Well in many texts and places I have seen a called statement, which claims it self to the famous "Church Turing Thesis".
I have seen many texts say that based on Church-Turing Thesis :
"Anything that can be done by a digital computer can also be done by Turing Machine".
Peter Linz text roughly says that the thesis is :
"any computation that can be done by "mechanical" means can also be done by TM".
Linz even adds that mechanical term is not well defined. So TM can serve as a definition for mechanical machine.
A look in the Wikipedia says:
It states that a function on the natural numbers can be calculated by an effective method if and only if it is computable by a Turing machine.
The Wikipedia indeed defines or considers Turing Machine to be that "mechanical" standard.
Googling about mechanical computation, results in the picture of a device something like this:
Even Ullman text has a proof of equivalence of TM and modern computer using the simulation of instruction set... But there the authors make a twist by saying they assume their digital computer says "yes" or "no" for input given.
Sipser says:
The definition came in the 1936 papers of Alonzo Church and Alan Turing. Church used a notational system called the λ-calculus to define algorithms. Turing did it with his “machines.” These two definitions were shown to be equivalent. This connection between the informal notion of algorithm and the precise definition has come to be called the Church–Turing thesis.
Most of the problems that can be solved by a TM in fact can be solved by applying the algorithm mechanically by an actual human using pen and paper. Like given a graph, one can trace out the TSP tour using pen and paper by drawing it and marking out the path. Or given two integers one can find the sum using pen and paper.

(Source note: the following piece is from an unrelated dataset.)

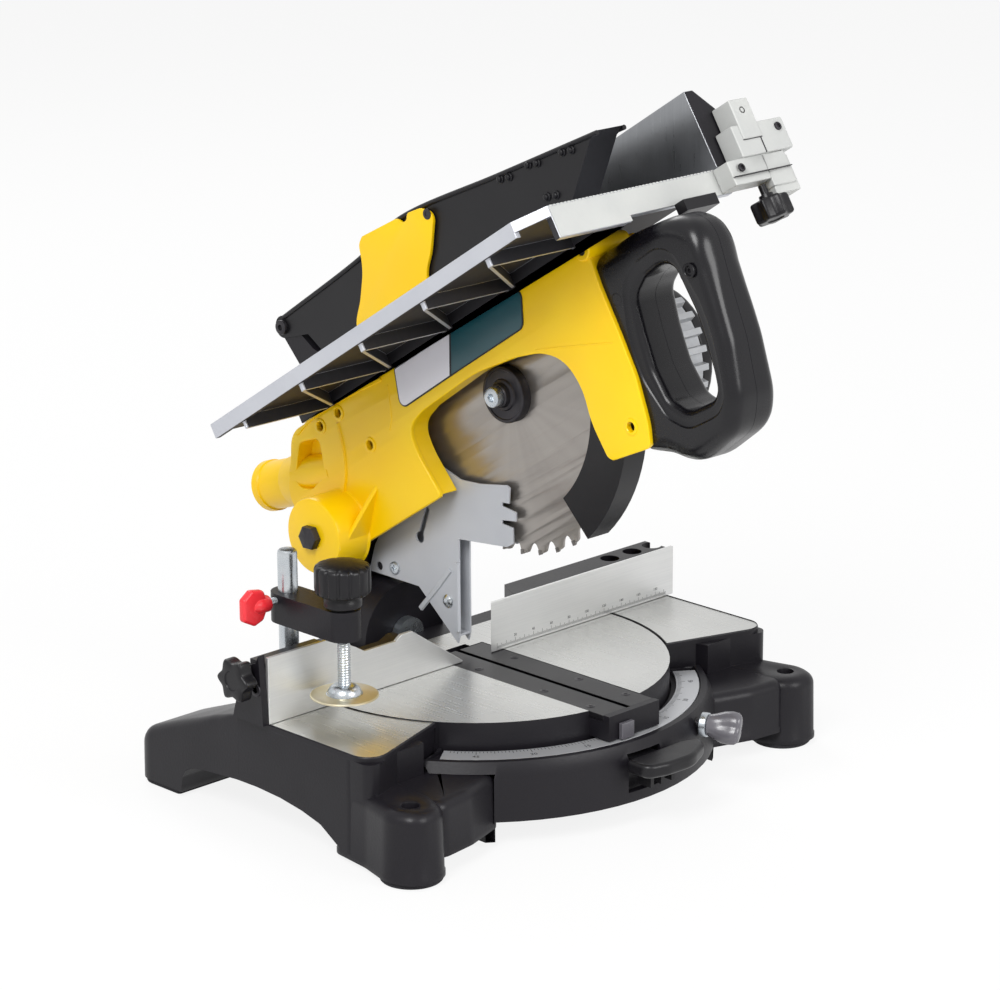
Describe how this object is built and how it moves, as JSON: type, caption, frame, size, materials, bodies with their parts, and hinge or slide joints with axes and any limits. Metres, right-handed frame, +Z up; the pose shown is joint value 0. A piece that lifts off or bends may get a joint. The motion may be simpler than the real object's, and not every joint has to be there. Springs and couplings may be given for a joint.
{
  "type": "mitre saw",
  "caption": "Bench mitre saw with tilting raised head, direct-drive finned motor and an upper table with rip fence and hood for ripping.",
  "frame": {"origin": "centre of the bounding box's underside, on the bench that the pads stand on", "axes": "+Z up, +Y from the handle towards the pivot at the back, +X to the operator's right"},
  "size_m": [0.472, 0.5306, 0.5374],
  "materials": {
    "black_casting": "satin black paint on a casting",
    "yellow_casting": "gloss yellow paint on a casting",
    "yellow_plate": "gloss yellow paint on sheet steel",
    "silver_casting": "silver-grey paint on a finned casting",
    "silver_plate": "silver paint on sheet steel",
    "machined_aluminium": "brushed",
    "extruded_aluminium": "anodised, satin",
    "white_casting": "satin white",
    "black_plastic": "fine grained",
    "handle_plastic": "satin",
    "smoky_plastic": "polished",
    "red_plastic": "polished",
    "steel": "ground",
    "dark_steel": "black oxide",
    "zinc": "bright zinc plating",
    "rubber": "matt",
    "label": "printed film, bare"
  },
  "bodies": {
    "base": {"base_casting": "black_casting", "foot_pad_front_left": "rubber", "foot_pad_front_right": "rubber", "foot_pad_rear_left": "rubber", "foot_pad_rear_right": "rubber", "turntable_bolt": "zinc", "mitre_scale": "machined_aluminium", "fence_right": "black_casting", "fence_right_face": "extruded_aluminium"},
    "fence_slide": {"fence_left": "black_casting", "fence_left_face": "extruded_aluminium", "clamp_column": "zinc"},
    "detent": {"detent_lever": "black_plastic"},
    "mitre_lock": {"mitre_lock_knob": "smoky_plastic"},
    "end_knob": {"fence_end_knob": "black_plastic"},
    "clamp_carrier": {"clamp_arm": "black_casting"},
    "clamp_wing": {"clamp_wing_screw": "red_plastic"},
    "clamp_spindle": {"clamp_screw": "zinc", "clamp_knob": "black_plastic", "clamp_foot": "zinc"},
    "turntable": {"turntable": "machined_aluminium", "kerf_insert_left": "black_plastic", "kerf_insert_right": "black_plastic", "mitre_pointer": "black_plastic"},
    "bevel": {"tilt_bracket": "black_casting", "bevel_pin": "zinc", "blade_plate_left": "silver_plate", "blade_plate_right": "silver_plate", "return_spring": "zinc"},
    "bevel_lever": {"bevel_lock_lever": "black_plastic"},
    "head": {"head_pivot_bolt": "dark_steel", "head_casting": "yellow_casting", "motor_housing": "silver_casting", "motor_end_cover": "black_plastic", "motor_stator": "steel", "arbor_bearing": "steel", "handle_left": "handle_plastic", "handle_right": "handle_plastic", "label_plate": "label", "trigger_pin": "steel", "switch_box": "black_plastic"},
    "blade": {"arbor_shaft": "steel", "motor_rotor": "steel", "inner_flange": "steel", "saw_blade": "steel", "outer_flange": "dark_steel", "arbor_bolt": "zinc"},
    "guard": {"lower_guard": "black_plastic"},
    "trigger": {"trigger": "handle_plastic"},
    "upper_table": {"upper_table": "machined_aluminium", "table_post_front": "zinc", "table_post_rear": "zinc", "guard_side_plate": "yellow_plate", "hood_bracket": "black_casting", "hood_bolt": "dark_steel"},
    "hood": {"hood": "black_plastic"},
    "latch": {"table_latch": "black_plastic"},
    "rip": {"rip_fence": "extruded_aluminium", "rip_carriage": "white_casting"},
    "rip_knob": {"rip_knob": "black_plastic"}
  },
  "joints": [
    {"name": "mitre", "type": "hinge", "parent": "base", "child": "turntable", "pos_m": [0.002, 0.01692, 0.058], "axis": [0, 0, 1], "range_deg": [-45, 45]},
    {"name": "bevel", "type": "hinge", "parent": "turntable", "child": "bevel", "pos_m": [0.002, 0.11692, 0.085], "axis": [0, 1, 0], "range_deg": [-45, 0]},
    {"name": "head", "type": "hinge", "parent": "bevel", "child": "head", "pos_m": [0.002, 0.14092, 0.1688], "axis": [1, 0, 0], "range_deg": [0, 32.4], "stiffness_Nm_per_rad": 20, "springref_deg": -83.08},
    {"name": "blade", "type": "hinge", "parent": "head", "child": "blade", "pos_m": [0.002, -0.02001, 0.30397], "axis": [1, 0, 0], "continuous": true},
    {"name": "guard", "type": "hinge", "parent": "head", "child": "guard", "pos_m": [0.002, -0.02001, 0.30397], "axis": [1, 0, 0], "range_deg": [-45.1, 0]},
    {"name": "trigger", "type": "hinge", "parent": "head", "child": "trigger", "pos_m": [0.002, -0.21684, 0.43193], "axis": [1, 0, 0], "range_deg": [-6, 0], "stiffness_Nm_per_rad": 0.3, "springref_deg": 11.46},
    {"name": "table_rise", "type": "slide", "parent": "head", "child": "upper_table", "axis": [0, 0.5358, 0.8443], "range_m": [0, 0.045]},
    {"name": "hood", "type": "hinge", "parent": "upper_table", "child": "hood", "pos_m": [0.002, 0.22274, 0.31506], "axis": [1, 0, 0], "range_deg": [-50, 0]},
    {"name": "latch", "type": "hinge", "parent": "upper_table", "child": "latch", "pos_m": [0.04, -0.1683, 0.45979], "axis": [0, 0.5358, 0.8443], "range_deg": [0, 60]},
    {"name": "rip", "type": "slide", "parent": "upper_table", "child": "rip", "axis": [1, 0, 0], "range_m": [-0.04, 0]},
    {"name": "rip_knob", "type": "hinge", "parent": "rip", "child": "rip_knob", "pos_m": [0.096, -0.19289, 0.45762], "axis": [0, 0.5358, 0.8443], "range_deg": [-90, 90]},
    {"name": "fence_slide", "type": "slide", "parent": "base", "child": "fence_slide", "axis": [1, 0, 0], "range_m": [-0.07, 0]},
    {"name": "clamp_height", "type": "slide", "parent": "fence_slide", "child": "clamp_carrier", "axis": [0, 0, 1], "range_m": [-0.007, 0.004]},
    {"name": "clamp_screw", "type": "slide", "parent": "clamp_carrier", "child": "clamp_spindle", "axis": [0, 0, 1], "range_m": [0, 0.028]},
    {"name": "clamp_wing", "type": "hinge", "parent": "clamp_carrier", "child": "clamp_wing", "pos_m": [-0.188, 0.05092, 0.165], "axis": [1, 0, 0], "range_deg": [-90, 90]},
    {"name": "detent", "type": "hinge", "parent": "base", "child": "detent", "pos_m": [-0.003, -0.15108, 0.05], "axis": [1, 0, 0], "range_deg": [0, 6], "stiffness_Nm_per_rad": 2, "springref_deg": -8.59},
    {"name": "mitre_lock", "type": "hinge", "parent": "base", "child": "mitre_lock", "pos_m": [0.07318, -0.15925, 0.056], "axis": [0.3746, -0.9272, 0], "range_deg": [-90, 90]},
    {"name": "end_knob", "type": "hinge", "parent": "fence_slide", "child": "end_knob", "pos_m": [-0.228, 0.03192, 0.1213], "axis": [1, 0, 0], "range_deg": [-90, 90]},
    {"name": "bevel_lever", "type": "hinge", "parent": "bevel", "child": "bevel_lever", "pos_m": [0.002, 0.16092, 0.085], "axis": [0, 1, 0], "range_deg": [0, 40]}
  ],
  "couplings": [
    {"joint": "guard", "follows": "head", "ratio": -1.3889}
  ]
}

So in that case are our modern computers more powerful than a TM ? What is this mechanical model?
Using modern digital computers we can play Super Mario. Though Mario is after all a program and runs on the processor. The graphics rendering algorithms are algorithms after all. And some texts says that the notion of algorithm comes from the concept of Turing Machine. But a TM cannot possibly produce audio/video.
Then why some people believe that TM is equivalent to modern digital computers ? Or could we somehow use a multi dimensional TM and use each cell as a pixel to produce a picture.... I doubt?
I have seen the question here but it does not answer my query.